Beginn Arbeitsverhältnis 02/2014
Ende durch Befristung 08/2014
Erfolgreiche Befristungskontrollklage mit Urteil 24.04.2015
Weiterbeschäftigung ab 26.05.2015
Antrag beim IA 09.06.15

  1. Kündigung 10.06.15 (außerordentlich) - ohne Zustimmung des IA
    Betriebsratswahl 15/16.06.15
    Entscheidung des IA 22.06.15
  2. Kündigung 23.06.15 (außerordentlich) - mit Zustimmung des IA
    Konstituierende Sitzung 25.06.15
  3. Kündigung 04.07.15 (ordentlich) - angeblich mit Zustimmung des IA

hallo,

dann fang ich mal an:

Da hast du was falsch verstanden.

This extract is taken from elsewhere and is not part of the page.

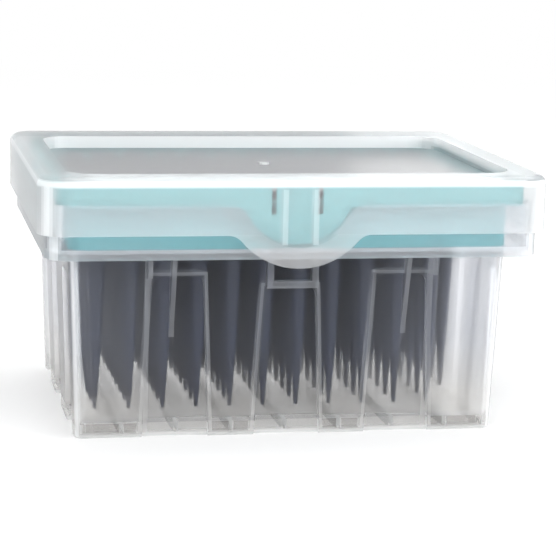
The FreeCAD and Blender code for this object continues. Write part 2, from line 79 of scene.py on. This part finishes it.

Bei Rechtsfragen ist idR sogar eine detaillierte Fallschilderung notwendig - nur eben nicht personalisiert („ich“-Form o.ä.).

Damit besteht durch Urteil wohl ein unbefristeter Arbeitsvertrag seit 02/2014 ? Das würde bedeuten, daß zum Zeitpunkt der ersten Kündigung der Schutz des SGB IX gem. § 90 Abs. 1 Nr. 1 SGB IX besteht.
Alle weiteren Angaben basieren auf dieser Annahme.

Kündigung ist unwirksam

Spätestens ab diesem Zeitpunkt ist der BR bei Kündigungen gem. § 102 BetrVG vom AG und gem. § 87 Abs. 2 SGB IX vom Integrationsamt (IA) zu hören.
http://www.gesetze-im-internet.de/betrvg/__102.html
Allerdings stellt sich im vorgetragenen Fall die Frage, ob der BR nicht bereits früher existent war, da die Konstituierung gem. § 29 Abs. 1 BetrVG erheblich verspätet war:
http://www.gesetze-im-internet.de/betrvg/__29.html

Eine Kündigung ohne Anhörung des BR durch den AG ist unwirksam
Eine Zustimmung des IA ohne Anhörung des BR ist unwirksam
Ein fähiger Anwalt bestreitet im Kü-Schutz-Verfahren immer die wirksame Anhörung des BR durch AG.

Was heißt „angeblich“ ? Die Entscheidung des IA muß AG und AN zeitgleich mitgeteilt werden
„Erfährt der sbM also etwa nur durch den Arbeitgeber von der Zustimmung, wird diese damit noch nicht wirksam.“ (Neuman/Pahlen/Majerski-Pahlen, SGB IX, Neumann, § 88 Rn 7)
Wurde auch zu dieser dritten Kündigung der BR gem. § 102 BetrVG gehört ?

Die 4-Wochen-Frist des § 86 SGB IX ist zwingend und kann nicht durch Tarif- oder Arbeitsvertrag reduziert werden.
Eine Kündigung mit kürzerer Frist ist rechtsunwirksam

Kündigungsgründe, die für eine rechtsunwirksame Kündigung verwendet wurden, dürfen nicht mehr für eine Folgekündigung herangezogen werden.

Hoffentlich hat der AN einen Fachanwalt, der nicht nur Arbeitsrecht, sondern auch Sozialrecht beherrscht, dann dürfte der Spuk bald vorbei sein. Hier könnte dann nämlich auch Rechtsmißbrauch des AG vorliegen.